The Big Idea is this: The people who wrestle every day with what to take and what to ignore from their cultural heritages, whose outside perspective even in the country of their birth, are the ones who will save the world.
Claiming Jesus is buried in a small town in Aomori may be absurd, but it does not perpetuate derogatory stereotypes or bring moral harm in a racist or sexist manner to Lutherans (or even Jews.) In Black Pearl Dreaming, Koi travels to Aomori and rightly ignores the Grave of Christ to focus on bigger issues. She contends with tricky, racist wounds still festering from the World War II Japanese invasion of Manchuria and the U.S.’s use of the Atomic Bomb. What do we owe those we’ve harmed in war? What if the harm inflicted allows the survival of a people? Who is qualified to judge the balance of good or evil? Or forgive.

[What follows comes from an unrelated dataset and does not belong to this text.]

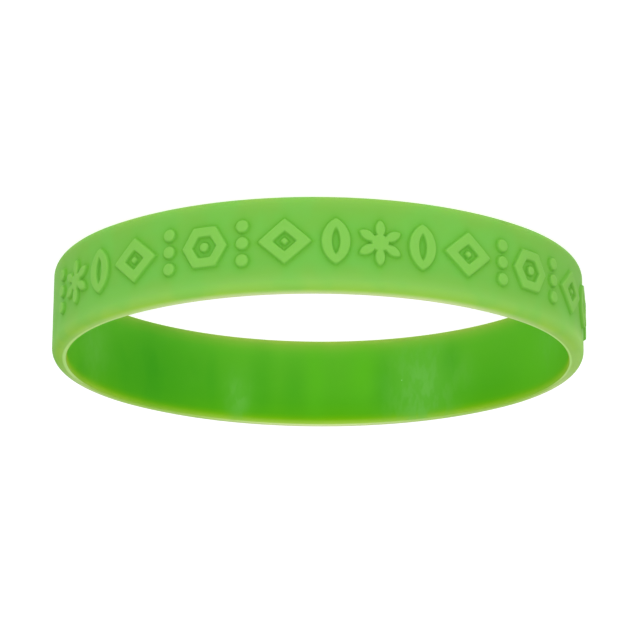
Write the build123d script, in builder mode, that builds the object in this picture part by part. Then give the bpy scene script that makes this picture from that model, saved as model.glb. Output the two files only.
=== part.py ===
"""Embossed silicone wristband.

A closed one-piece band, lying on its rim. The plan is a slightly flattened loop, drawn as an
oval of four quarter arcs. A frieze of raised motifs runs round about half of the outside.

Origin: middle of the loop, on the surface that the band lies on. +Z is up, +X runs along the
long way across the loop, and -Y is the middle of the front.
"""

import os
from math import copysign, cos, pi, sin, sqrt

from build123d import *

# Loop, measured over the outer wall
long_width = 68.0
short_width = 61.2
band_width = 12.0
wall = 1.9
outer_round = 1.25
inner_round = 0.15

# Frieze: distances along the outer wall are measured from the middle of the front towards +X
relief_height = 0.4
relief_root = 0.3
frieze_middle = -7.4
motif_gap = 0.9
stroke = 1.35
corner_round = 0.25
tip_round = 0.12

# Motifs: sizes across and up the band
tall = 6.0
petal_width = 1.35
petals = 6
eye_radius = 1.1
leaf_width = 3.6
vein_width = 0.8
diamond_width = 6.8
seed_width = 1.3
hexagon_height = 5.2
stud_radius = 0.65
bead_radius = 0.85
bead_pitch = 2.15
beads = 3

# Four-arc oval: two end arcs and two side arcs of a quarter turn each, tangent where they meet.
# The end arcs' centres are the flattening along X from the middle, and the side arcs' along Y.
flattening = (long_width - short_width) / 2 / (2 - sqrt(2))
end_radius = long_width / 2 - flattening
side_radius = short_width / 2 + flattening


def oval(outward):
    """The loop's plan outline, moved outward from the outer wall by a distance."""
    with BuildSketch() as outline:
        with BuildLine():
            CenterArc((flattening, 0), end_radius + outward, -45, 90)
            CenterArc((0, -flattening), side_radius + outward, 45, 90)
            CenterArc((-flattening, 0), end_radius + outward, 135, 90)
            CenterArc((0, flattening), side_radius + outward, 225, 90)
        make_face()
    return outline.sketch


def wall_plane(along):
    """The plane that touches the outer wall at a distance along it, at half the band's width."""
    reach = abs(along)
    front_reach = side_radius * pi / 4
    end_reach = front_reach + end_radius * pi / 2
    if reach <= front_reach:
        turn = reach / side_radius
        centre = (0, flattening)
        radius = side_radius
    elif reach <= end_reach:
        turn = pi / 4 + (reach - front_reach) / end_radius
        centre = (copysign(flattening, along), 0)
        radius = end_radius
    else:
        turn = 3 * pi / 4 + (reach - end_reach) / side_radius
        centre = (0, -flattening)
        radius = side_radius
    turn = copysign(turn, along)
    outward = Vector(sin(turn), -cos(turn), 0)
    touch = Vector(centre[0], centre[1], band_width / 2) + outward * radius
    return Plane(origin=touch, x_dir=(cos(turn), sin(turn), 0), z_dir=outward)


def leaf_outline(length, width):
    """A leaf standing on its tip: two equal arcs, with the tips a little blunt."""
    with BuildSketch() as outline:
        with BuildLine():
            ThreePointArc((0, -length / 2), (width / 2, 0), (0, length / 2))
            ThreePointArc((0, length / 2), (-width / 2, 0), (0, -length / 2))
        make_face()
        fillet(outline.vertices(), radius=tip_round)
    return outline.sketch


def rosette():
    """Petals standing round a plain eye."""
    petal_start = eye_radius / 2
    petal_length = tall / 2 - petal_start
    with BuildSketch() as motif:
        Circle(eye_radius)
        with PolarLocations(petal_start + petal_length / 2, petals, start_angle=90):
            add(leaf_outline(petal_length, petal_width), rotation=90)
    return motif.sketch


def split_leaf():
    """A leaf with a sunk vein along its middle."""
    with BuildSketch() as motif:
        add(leaf_outline(tall, leaf_width))
        add(leaf_outline(tall - 2 * stroke, vein_width), mode=Mode.SUBTRACT)
    return motif.sketch


def diamond_ring():
    """A diamond outline with a small diamond in it."""
    right = (diamond_width / 2, 0)
    top = (0, tall / 2)
    seed_right = (seed_width / 2, 0)
    seed_top = (0, seed_width / 2)
    with BuildSketch() as inside:
        Polygon(right, top, (-right[0], 0), (0, -top[1]))
        offset(amount=-stroke, kind=Kind.INTERSECTION, mode=Mode.REPLACE)
    with BuildSketch() as motif:
        Polygon(right, top, (-right[0], 0), (0, -top[1]))
        fillet(motif.vertices(), radius=corner_round)
        add(inside.sketch, mode=Mode.SUBTRACT)
        Polygon(seed_right, seed_top, (-seed_right[0], 0), (0, -seed_top[1]))
    return motif.sketch


def hexagon_ring():
    """A six-sided outline, flat at its top and bottom, round a stud."""
    flat = hexagon_height / 2
    with BuildSketch() as motif:
        RegularPolygon(flat, 6, major_radius=False)
        fillet(motif.vertices(), radius=corner_round)
        RegularPolygon(flat - stroke, 6, major_radius=False, mode=Mode.SUBTRACT)
        Circle(stud_radius)
    return motif.sketch


def bead_column():
    """Round beads, one above another."""
    with BuildSketch() as motif:
        with GridLocations(0, bead_pitch, 1, beads):
            Circle(bead_radius)
    return motif.sketch


# Each motif, and the length of wall that it takes
motifs = {
    "rosette": (rosette(), tall * cos(pi / petals)),
    "leaf": (split_leaf(), leaf_width),
    "diamond": (diamond_ring(), diamond_width),
    "beads": (bead_column(), 2 * bead_radius),
    "hexagon": (hexagon_ring(), hexagon_height / cos(pi / 6)),
}

# The frieze reads the same both ways from the rosette in its middle
half_frieze = ["leaf", "diamond", "beads", "hexagon", "beads", "diamond", "leaf", "rosette", "beads"]
frieze = half_frieze[::-1] + ["rosette"] + half_frieze


def frieze_places():
    """The place of each motif's middle along the wall, with even gaps between the motifs."""
    widths = [motifs[name][1] for name in frieze]
    start = frieze_middle - (sum(widths) + motif_gap * (len(widths) - 1)) / 2
    places = []
    for width in widths:
        places.append(start + width / 2)
        start += width + motif_gap
    return places


# Raised motifs: each is pushed through the wall, then cut to a skin that follows the wall
skin_height = tall + 2 * stroke
curve_drop = (tall / 2) ** 2 / end_radius
with BuildPart() as relief:
    for name, along in zip(frieze, frieze_places()):
        with BuildSketch(wall_plane(along)):
            add(motifs[name][0])
    extrude(amount=relief_height + relief_root + curve_drop, both=True)
    with BuildSketch(Plane.XY.offset((band_width - skin_height) / 2)):
        add(oval(relief_height))
        add(oval(-relief_root), mode=Mode.SUBTRACT)
    extrude(amount=skin_height, mode=Mode.INTERSECT)

# Band: a wall of even thickness, well rounded outside and nearly sharp inside
with BuildPart() as band:
    with BuildSketch():
        add(oval(0))
    extrude(amount=band_width)
    fillet(band.edges().filter_by(GeomType.CIRCLE), radius=outer_round)
    with BuildSketch():
        add(oval(-wall))
    extrude(amount=band_width, mode=Mode.SUBTRACT)
    fillet(band.edges(Select.LAST).filter_by(GeomType.CIRCLE), radius=inner_round)
    add(relief.part)

band.part.label = "band"

os.makedirs("parts", exist_ok=True)
export_step(band.part, "parts/band.step")
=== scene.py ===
import math
from collections import namedtuple

import bpy
import numpy as np
from mathutils import Matrix, Vector
from mathutils.geometry import delaunay_2d_cdt


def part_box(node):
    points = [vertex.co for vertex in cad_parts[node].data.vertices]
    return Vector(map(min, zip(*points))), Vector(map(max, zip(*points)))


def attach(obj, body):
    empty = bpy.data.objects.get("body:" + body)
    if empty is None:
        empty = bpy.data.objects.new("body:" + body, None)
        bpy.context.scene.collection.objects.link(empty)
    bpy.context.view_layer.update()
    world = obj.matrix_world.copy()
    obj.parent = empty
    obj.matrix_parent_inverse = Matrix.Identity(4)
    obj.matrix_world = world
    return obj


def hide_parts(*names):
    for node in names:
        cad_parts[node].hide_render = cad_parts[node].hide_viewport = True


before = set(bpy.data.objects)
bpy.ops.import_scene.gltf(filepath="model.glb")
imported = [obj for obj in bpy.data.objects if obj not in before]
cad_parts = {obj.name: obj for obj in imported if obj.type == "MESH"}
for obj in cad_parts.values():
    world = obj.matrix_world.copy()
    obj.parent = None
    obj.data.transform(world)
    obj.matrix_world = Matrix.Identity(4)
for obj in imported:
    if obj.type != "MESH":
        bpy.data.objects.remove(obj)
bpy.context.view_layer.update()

# Lengths are in millimetres until a mesh is made
MM = 0.001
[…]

When the stakes are high, it is those who are fluid with their identity, who cannot force their round pegs into one solid square nationalistic shape, that have the meta perspective necessary to empathize with all sides.
Regardless of your politics, the times are calling for more empathy, more understanding of disparate points of view. It’s the interstitial and the third nation folks who may hold the key to humanity’s ultimate survival.
—-
Black Pearl Dreaming: Amazon|Barnes & Noble|Indiebound|Kobo
Read an excerpt. Visit the author’s page. Follow her on Twitter.
“The Big Idea is this: The people who wrestle every day with what to take and what to ignore from their cultural heritages, whose outside perspective even in the country of their birth, are the ones who will save the world.”
Umm, Spock. But that’s fine. It’s an idea that we don’t see used often enough. And even the mono-cultural, in the ever-thickening soup of contemporary culture, have to make choices about what to enjoy and what to ignore.
Just the choice to have cable TV is a huge thing. And then coming ’round to Sturgeon’s Law the hard way. (Or, “57 Channels and Nothing On.”) Bet on it, the movers and shakers ain’t spending too much time with the remote in hand.
And when you get into deeper values, you’re into political philosophy, freedom vs. control, etc. etc.
You’ve tapped a rich vein here.
I have a Japanese friend who has a 13-year old Japanese-American daughter. Is this book series suitable for this age group?
I let my 13 year old daughter read it😁 I think it’s YA sate. There is a bit of kissing however.
Think my hapa theatre friends would love this.